BRAMPTON, Ont. - Crippling Canada's infrastructure and leaving its population devastated were the goals of an alleged homegrown terror cell, a jury was told Monday as the final trial in the so-called Toronto 18 case heard opening arguments.

Parliament, power grids, and nuclear facilities were the intended targets in an attack that Fahim Ahmad hoped Canada would never recover from, the Crown said as it laid out its case against three men arrested almost four years ago.

Three men are on trial, charged with various terrorism offences, but at the heart of the plot were the machinations of one man plotting destruction, said Crown attorney Iona Jaffe.

"This trial is about a man named Fahim Ahmad, who the Crown alleges led the terrorist group and about some of the men who helped him," Jaffe told the five-woman, seven-man jury.

Ahmad, 25, Asad Ansari, 25, and Steven Chand, 29, were arrested in June 2006 in a police sweep that captured headlines around the world. They pleaded not guilty to their charges in court Monday.

All three are charged with participating in a terrorist group. Ahmad is also charged with instructing people to carry out activities for a terrorist group and a weapons offence. Chand also faces a charge of counselling to commit fraud over $5,000 for the benefit of a terrorist group.

Canada's spy agency sent informant Mubin Shaikh to a banquet hall in November 2005 for a presentation on security certificates and told him to get close to Ahmad and others.

"Fahim Ahmad began to talk about his plans to strike specific Canadian targets: Parliament, electrical grids, nuclear stations," Jaffe told the jury.

"He wanted to cripple Canadian infrastructure."

Ahmad also later told Shaikh he had military targets in mind and specifically wanted to attack the nuclear plant in Pickering, Ont., Shaikh said.

Observing the behaviour of a group of about half a dozen people sitting at a table in the banquet hall, everyone seemed to be deferring to Ahmad, Shaikh testified as the Crown's first witness.

"It was clear to me that Fahim was definitely the leader of the group," he said.

Outside the banquet hall Ahmad hugged him and Shaikh could feel something hard in Ahmad's pocket, he testified. Shaikh heard the sound of a gun's magazine being released and pulled out and Ahmad showed it to him with the top round exposed, Shaikh said.

"These are cop killer bullets," Shaikh said Ahmad told him.

The Crown said it will call evidence to show Ahmad led two training camps to prepare people to carry out terrorist attacks. At the first attendees took part in military-type activities, obstacle courses and target practice with real and paintball guns, Jaffe said.

At the camp in Washago, Ont., north of Toronto, in December 2005 Ahmad gave a speech saying, "it doesn't matter the trials you face, it doesn't matter, what comes your way. Our mission is greater," Jaffe said.

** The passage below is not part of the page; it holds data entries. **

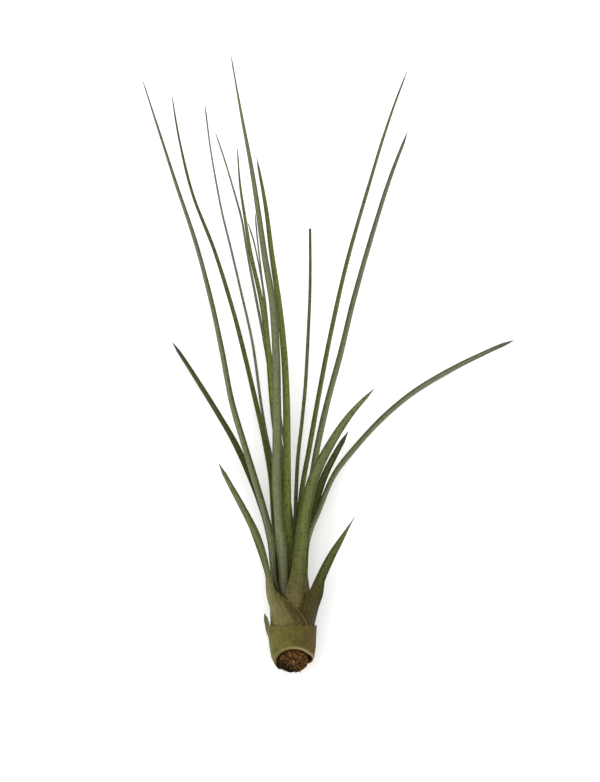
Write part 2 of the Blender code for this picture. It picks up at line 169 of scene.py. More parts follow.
# A leaf's finish: outside, in its channel, the record's slot for it and how much of its tip has dried (mm)
Skin = namedtuple("Skin", "material channel slot dry_tip")
SILVERY = Skin("silvery_leaf", "olive_channel", "silver_leaf", 12)
SILVER_SHEATH = Skin("silvery_sheath_leaf", "olive_channel", "silver_leaf", 10)
GREY = Skin("grey_leaf", "grey_channel", "silver_leaf", 30)
GREY_GREEN = Skin("dull_green_leaf", "olive_channel", "grey_green_leaf", 16)
BROAD = Skin("broad_leaf", "olive_channel", "grey_green_leaf", 8)
GREEN = Skin("fresh_green_leaf", "green_channel", "green_leaf", 16)
YELLOW_GREEN = Skin("yellow_green_leaf", "yellow_channel", "green_leaf", 12)
TALL_DARK = Skin("yellow_green_leaf", "yellow_channel", "olive_leaf", 14)
OLIVE = Skin("dark_olive_leaf", "dark_channel", "olive_leaf", 14)
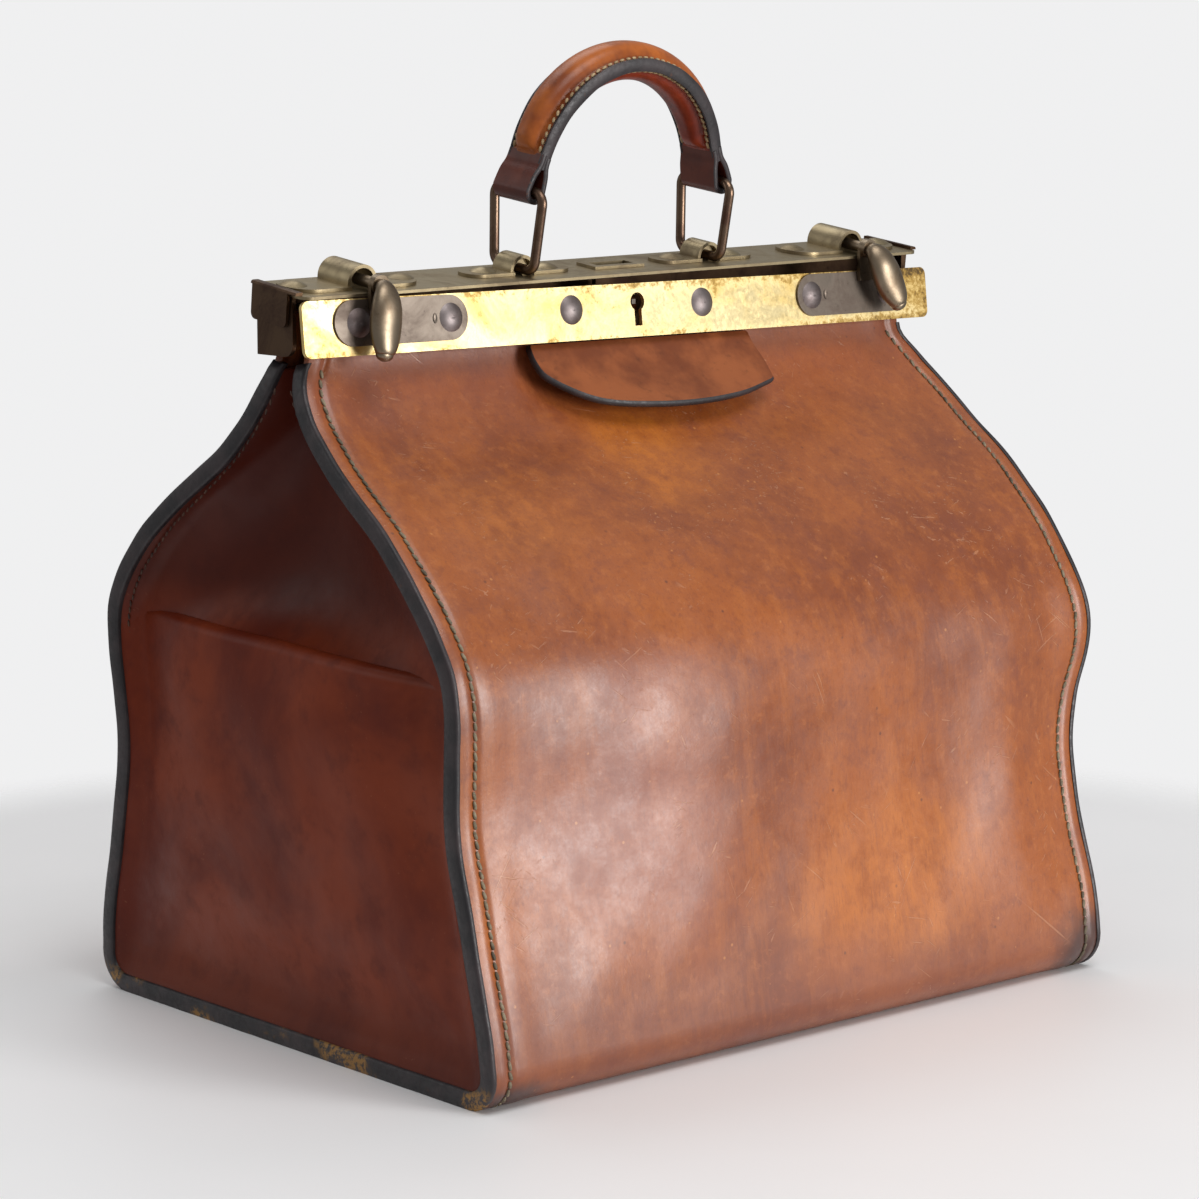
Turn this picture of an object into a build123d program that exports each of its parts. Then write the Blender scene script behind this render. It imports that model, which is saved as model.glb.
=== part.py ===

"This has to get done," Jaffe quotes Ahmad as saying. "Rome has to be defeated and we have to be the ones that do it. No holding back. No matter if it's one man that survives, you have to do it...God willing, we will get victory."

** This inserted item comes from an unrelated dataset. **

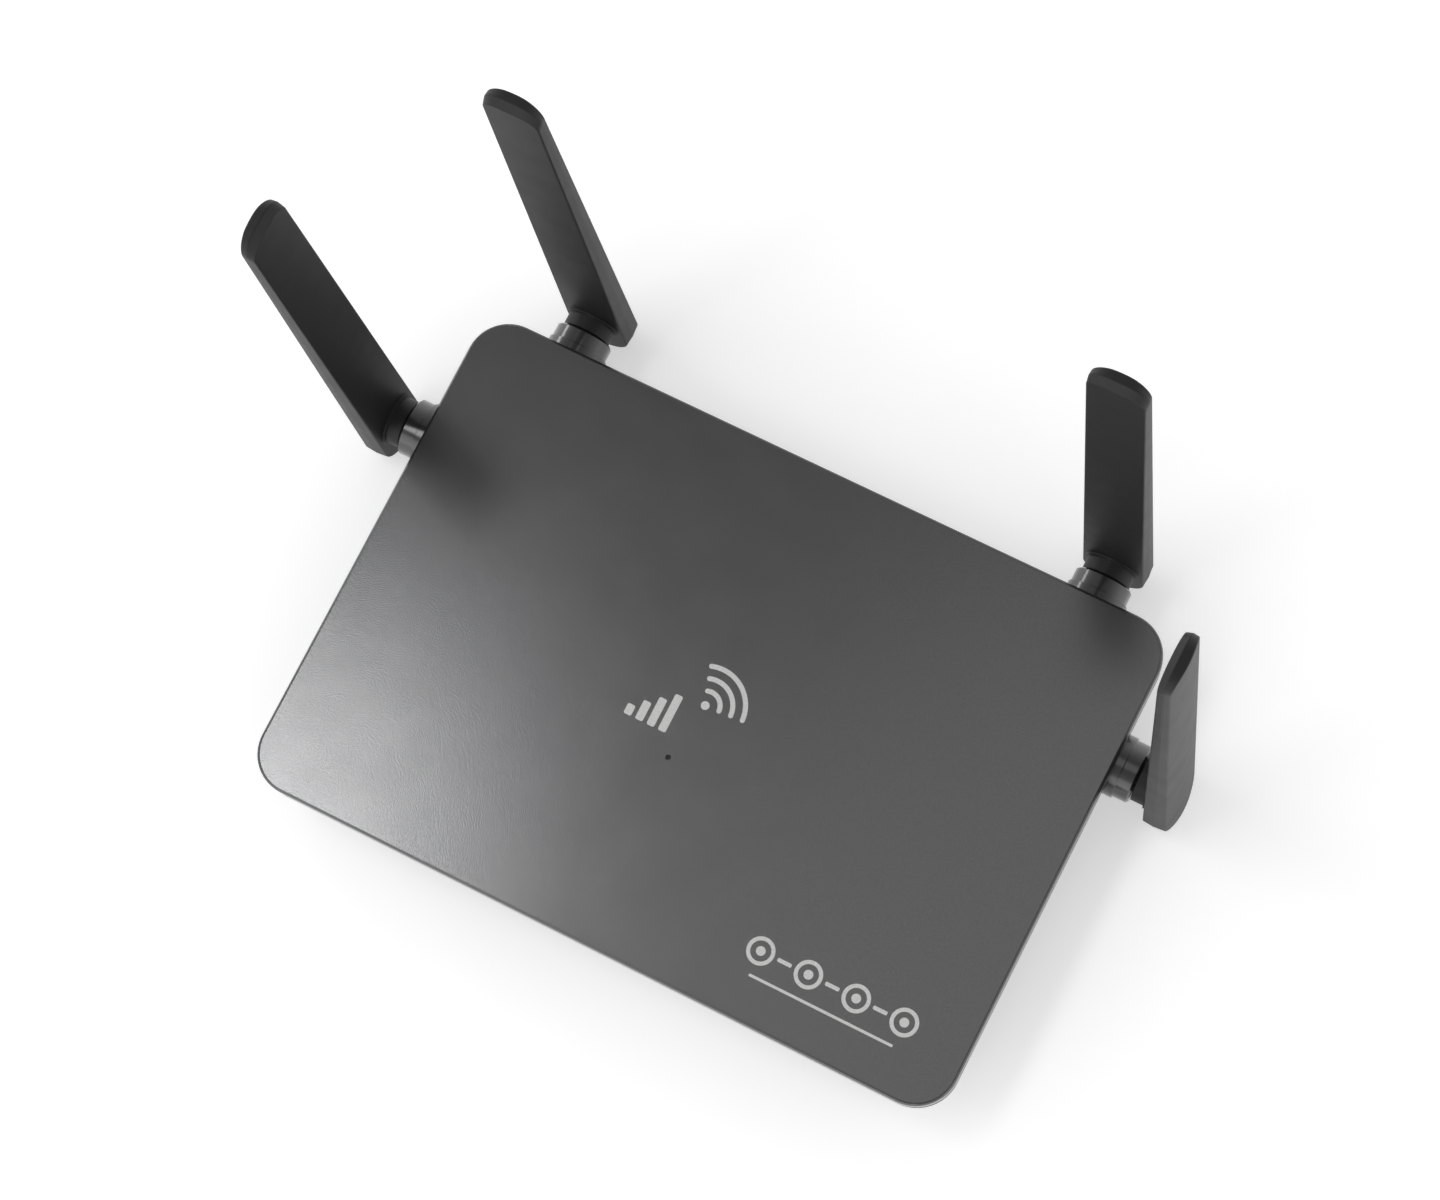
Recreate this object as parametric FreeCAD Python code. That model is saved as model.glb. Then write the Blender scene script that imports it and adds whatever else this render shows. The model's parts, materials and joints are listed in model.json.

Ahmad, Ansari and Chand were among 18 people arrested. Seven people had their charges dropped or stayed, two people were convicted after trials and six people pleaded guilty.

The Crown intends to call up to 11 witnesses, most of whom will be police officers, and play for the jury about 70 wiretap conversations.

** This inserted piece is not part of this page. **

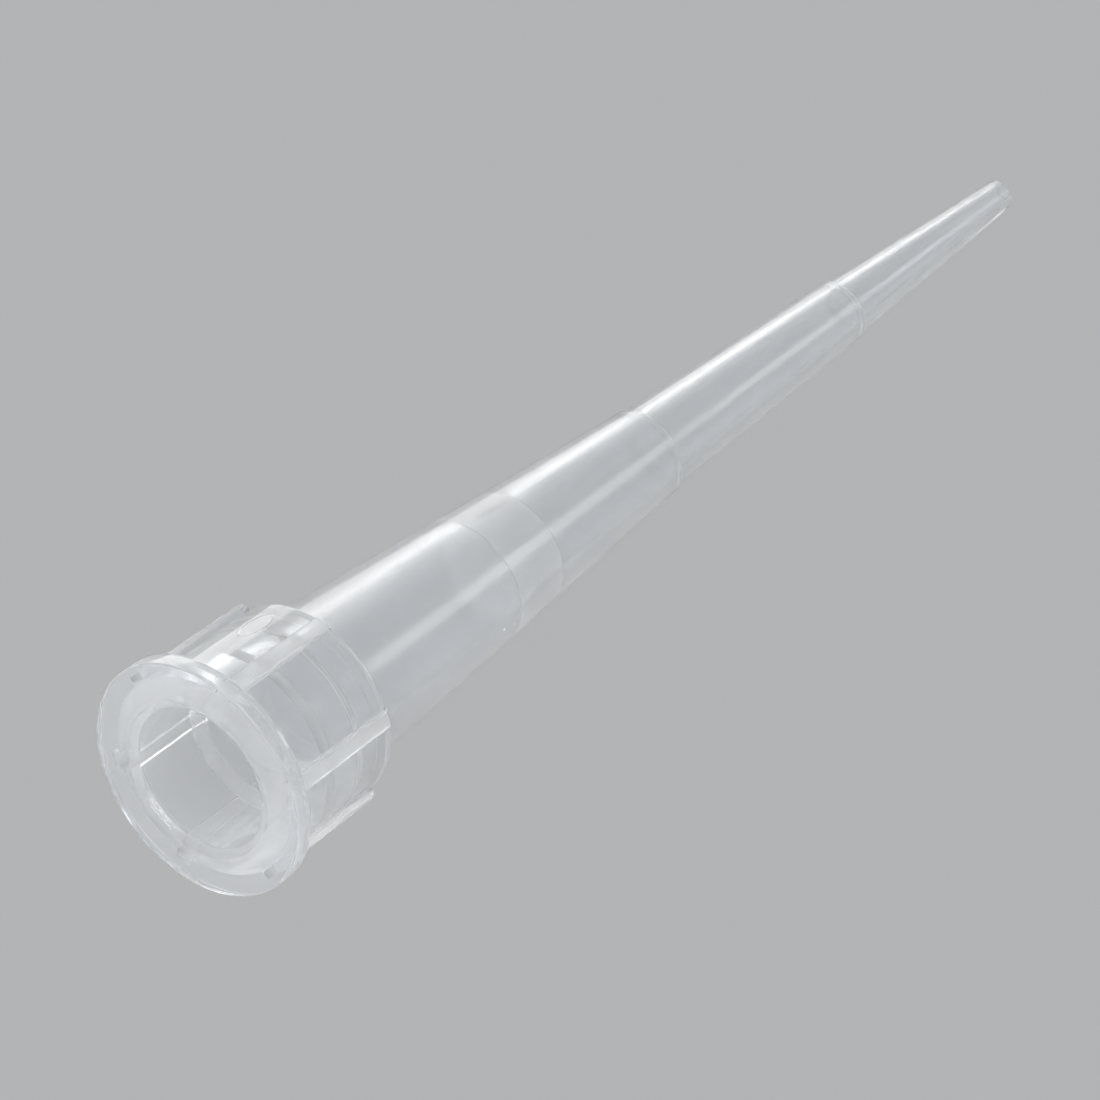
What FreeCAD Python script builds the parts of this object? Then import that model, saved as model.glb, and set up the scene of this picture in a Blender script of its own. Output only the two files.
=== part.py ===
import FreeCAD, Part
import math
import os
from FreeCAD import Vector

# A small pipette tip, moulded in one shot of clear polypropylene. All sizes are in millimetres.
# It stands on its mouth at z = 0 with the orifice up, because on its side it rolls.
# Every radius is measured from the tip's own axis and every height from the mouth's face.

tip_length = 31.8

flange_radius = 3.30
flange_thickness = 0.53
flange_front_round = 0.12
edge_round = 0.06               # the flange's back edge and the orifice's outer edge

collar_height = 4.33            # where the shoulder is that a rack's deck carries
collar_end_radius = 2.70
collar_draft = 1.4              # degrees, shared by the collar and its ribs

rib_count = 6
rib_width = 0.43
rib_proud = 0.24                # how far a rib stands out of the collar
rib_end_round = 0.20
rib_edge_round = 0.05
rib_end_height = 4.25

# the tube: where each taper starts, and its radius at the start and at the end
lower_tube_radii = (2.254, 1.223)
first_step_height = 17.60
middle_tube_radii = (1.158, 0.839)
second_step_height = 25.36
end_tube_radii = (0.781, 0.400)

# the bore, from the mouth to the orifice
lead_in_radius = 2.20
lead_in_depth = 0.13
socket_radius = 2.00            # the straight stretch that guides a nozzle in
socket_end_height = 2.12
throat_radius = 1.86
throat_height = 2.50
ledge_height = 3.55             # the small ledge that the nozzle seals on
ledge_radii = (1.79, 1.67)
ledge_run = 0.08
funnel_heights = (10.86, 12.52) # where the bore narrows quickly and the wall gets thicker
funnel_radii = (1.30, 1.08)
orifice_radius = 0.20


def point(radius, height):
    return Vector(radius, 0, height)


def line(start, end):
    return Part.LineSegment(start, end).toShape()


def corner_round(centre, radius, from_angle, to_angle):
    """An arc in the half plane that is turned about the axis; angles in degrees from outwards."""
    def on_arc(angle):
        turn = math.radians(angle)
        return centre + point(radius * math.cos(turn), radius * math.sin(turn))
    middle_angle = (from_angle + to_angle) / 2
    return Part.Arc(on_arc(from_angle), on_arc(middle_angle), on_arc(to_angle)).toShape()


def join(pieces):
    """One closed outline from points and arcs, with straight lines between them."""
    edges = []
    last = None
    first = None
    for piece in pieces:
        is_arc = isinstance(piece, Part.Edge)
        start = piece.valueAt(piece.FirstParameter) if is_arc else piece
        end = piece.valueAt(piece.LastParameter) if is_arc else piece
        if first is None:
            first = start
        if last is not None:
            edges.append(line(last, start))
        if is_arc:
            edges.append(piece)
        last = end
    edges.append(line(last, first))
    return Part.Wire(edges)


def turned(pieces):
    """The solid that an outline makes when it is turned once about the axis."""
    return Part.Face(join(pieces)).revolve(Vector(0, 0, 0), Vector(0, 0, 1), 360)


def collar_radius(height):
    """The collar is a little wider at the flange, so that it leaves its mould."""
    return collar_end_radius + (collar_height - height) * math.tan(math.radians(collar_draft))


def moulded_outside():
    """Flange, collar and the three tapers of the tube, as one turned solid."""
    flange_front = corner_round(
        point(flange_radius - flange_front_round, flange_front_round), flange_front_round, -90, 0)
    flange_back = corner_round(
        point(flange_radius - edge_round, flange_thickness - edge_round), edge_round, 0, 90)
    orifice_edge = corner_round(
        point(end_tube_radii[1] - edge_round, tip_length - edge_round), edge_round, 0, 90)
    return turned([
        point(0, 0),
        flange_front,
        flange_back,
        point(collar_radius(flange_thickness), flange_thickness),
        point(collar_end_radius, collar_height),
        point(lower_tube_radii[0], collar_height),
        point(lower_tube_radii[1], first_step_height),
        point(middle_tube_radii[0], first_step_height),
        point(middle_tube_radii[1], second_step_height),
        point(end_tube_radii[0], second_step_height),
        orifice_edge,
        point(0, tip_length),
    ])


def core():
    """The space that the mould's core pin leaves: lead-in, socket, sealing ledge, funnel, long taper."""
    return turned([
        point(0, 0),
        point(lead_in_radius, 0),
        point(socket_radius, lead_in_depth),
        point(socket_radius, socket_end_height),
        point(throat_radius, throat_height),
        point(ledge_radii[0], ledge_height),
        point(ledge_radii[1], ledge_height + ledge_run),
        point(funnel_radii[0], funnel_heights[0]),
        point(funnel_radii[1], funnel_heights[1]),
        point(orifice_radius, tip_length),
        point(0, tip_length),
    ])


def rib():
    """One rib, from inside the flange to near the collar's end, following the collar's draft."""
    root_depth = 0.3            # how far it reaches into the collar's wall
    start_height = flange_thickness / 2
    outer_end = collar_radius(rib_end_height) + rib_proud
    outline = join([
        point(collar_radius(start_height) - root_depth, start_height),
        point(collar_radius(start_height) + rib_proud, start_height),
        corner_round(point(outer_end - rib_end_round, rib_end_height - rib_end_round), rib_end_round, 0, 90),
        point(collar_radius(rib_end_height) - root_depth, rib_end_height),
    ])
    blank = Part.Face(outline).extrude(Vector(0, rib_width, 0))
    blank.translate(Vector(0, -rib_width / 2, 0))
    return blank.makeFillet(rib_edge_round, outer_edges(blank))


def outer_edges(blank):
    """The rib's two long outer edges and their run round its free end."""
    least_reach = collar_end_radius + rib_proud / 2
    return [
        edge for edge in blank.Edges
        if min(vertex.X for vertex in edge.Vertexes) > least_reach
        and abs(edge.Vertexes[0].Y - edge.Vertexes[-1].Y) < rib_width / 2
    ]


def ribs():
    """The ribs, evenly spaced round the collar, the first one on +X."""
    first = rib()
    pattern = []
    for number in range(rib_count):
        copy = first.copy()
        copy.rotate(Vector(0, 0, 0), Vector(0, 0, 1), number * 360 / rib_count)
        pattern.append(copy)
    return pattern


tip_body = moulded_outside().multiFuse(ribs()).cut(core()).removeSplitter()

os.makedirs("parts", exist_ok=True)
tip_body.exportStep("parts/tip_body.step")
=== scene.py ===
import math

import bmesh
import bpy
from mathutils import Matrix, Vector


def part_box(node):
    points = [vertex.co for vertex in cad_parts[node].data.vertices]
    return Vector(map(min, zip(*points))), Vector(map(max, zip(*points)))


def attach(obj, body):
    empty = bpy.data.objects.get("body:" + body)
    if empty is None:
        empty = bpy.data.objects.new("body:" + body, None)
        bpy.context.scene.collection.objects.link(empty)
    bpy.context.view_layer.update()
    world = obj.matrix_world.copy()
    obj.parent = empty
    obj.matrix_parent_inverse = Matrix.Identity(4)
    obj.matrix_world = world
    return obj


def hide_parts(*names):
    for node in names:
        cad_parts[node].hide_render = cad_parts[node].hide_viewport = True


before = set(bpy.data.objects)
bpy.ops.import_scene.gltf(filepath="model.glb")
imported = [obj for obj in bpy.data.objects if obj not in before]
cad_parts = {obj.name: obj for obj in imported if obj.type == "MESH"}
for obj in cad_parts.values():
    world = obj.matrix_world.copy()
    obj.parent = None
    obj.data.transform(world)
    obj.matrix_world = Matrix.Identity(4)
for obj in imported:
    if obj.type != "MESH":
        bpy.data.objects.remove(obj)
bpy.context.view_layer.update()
mm = 0.001                                  # sizes below are in millimetres

lowCorner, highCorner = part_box("tip_body")  # the tip stands on its mouth, orifice up
tipLength = (highCorner[2] - lowCorner[2]) / mm
flangeRadius = (highCorner[0] - lowCorner[0]) / 2 / mm

tip = {
    "flangeThickness": 0.53,
    "collarHeight": 4.33,
    "collarEndRadius": 2.70,
    "collarDraft": 1.4,                     # degrees
    "ribs": 6,
    "ribWidth": 0.43,
    "ribProud": 0.24,
    "ribEndHeight": 4.25,
    "ribEndRound": 0.20,
    "ribEdgeRound": 0.05,
    "lowerTube": (2.254, 1.223, 17.60),     # radius at its start and end, and where the tube's step is
    "middleTube": (1.158, 0.839, 25.36),
    "endTube": (0.781, 0.400),
    "leadIn": (2.20, 0.13),                 # the bore, as radius and height, from the mouth up
    "socket": (2.00, 2.12),
    "throat": (1.86, 2.50),
    "ledge": ((1.79, 3.55), (1.67, 3.63)),  # where a nozzle seals
    "funnel": ((1.30, 10.86), (1.08, 12.52)),
    "orificeRadius": 0.20,
    "stepsAcrossRib": 6,
    "stepsBetweenRibs": 32,
    "roundSegments": 4,
    "segmentLength": 0.16,                  # for the funnel's long roundings
    "ribEndSegments": 6,
    "ribEdgeSegments": 3,
    "sharpAngle": 35,                       # degrees
    "level": 0.002,                         # heights this close are the same
    "margin": 0.01,                         # how far past a rib's size its faces are looked for
}


def collarRadius(height):
    slope = math.tan(math.radians(tip["collarDraft"]))
    return tip["collarEndRadius"] + (tip["collarHeight"] - height) * slope


def wallCorners():
    # the wall's outline as (radius, height, rounding): up the outside, down the bore
    back, shoulder = tip["flangeThickness"], tip["collarHeight"]
    lowerStart, lowerEnd, firstStep = tip["lowerTube"]
    middleStart, middleEnd, secondStep = tip["middleTube"]
    endStart, endRadius = tip["endTube"]
    mouthRadius, leadInDepth = tip["leadIn"]
    socketRadius, socketEnd = tip["socket"]
    outside = [
        (mouthRadius, 0, 0.03),
        (flangeRadius, 0, 0.12),
        (flangeRadius, back, 0.06),
        (collarRadius(back) + tip["ribProud"], back, 0),    # where a rib's outer face meets the flange
        (collarRadius(back), back, 0),
        (collarRadius(tip["ribEndHeight"]), tip["ribEndHeight"], 0),
        (tip["collarEndRadius"], shoulder, 0.04),
        (lowerStart, shoulder, 0),
        (lowerEnd, firstStep, 0.03),
        (middleStart, firstStep, 0),
        (middleEnd, secondStep, 0.03),
        (endStart, secondStep, 0),
        (endRadius, tipLength, 0.06),
    ]
    bore = [
        (tip["orificeRadius"], tipLength, 0.02),
        (*tip["funnel"][1], 1.30),
        (*tip["funnel"][0], 1.30),
        (*tip["ledge"][1], 0.03),
        (*tip["ledge"][0], 0.03),
        (*tip["throat"], 0.04),
        (socketRadius, socketEnd, 0.06),
        (socketRadius, leadInDepth, 0.04),
    ]
    return outside + bore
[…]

In one of those, Ahmad is heard saying the kind of attack he was planning has "never been done before," Jaffe said.

"They're probably expecting what happened in London or something," Ahmad said, referring to co-ordinated suicide bomb attacks in July 2005 in London's subway system that killed 52 people and injured nearly 800.

"Our thing is much, much greater on the scale. You do it once and you make sure they never recover again."

The "first chapter" of this story begins in August 2005, Jaffe said, when two men entering Canada from the U.S. were stopped at the border in Niagara carrying three semi-automatic guns -- hidden in their waistbands and taped to their thighs. They were driving a rental car paid for using Ahmad's credit card, he added.

Ahmad had telephone conversations with one of those men while he was in prison and also sent him a package with books and MP3s, including one titled "The Constants of Jihad," Jaffe said.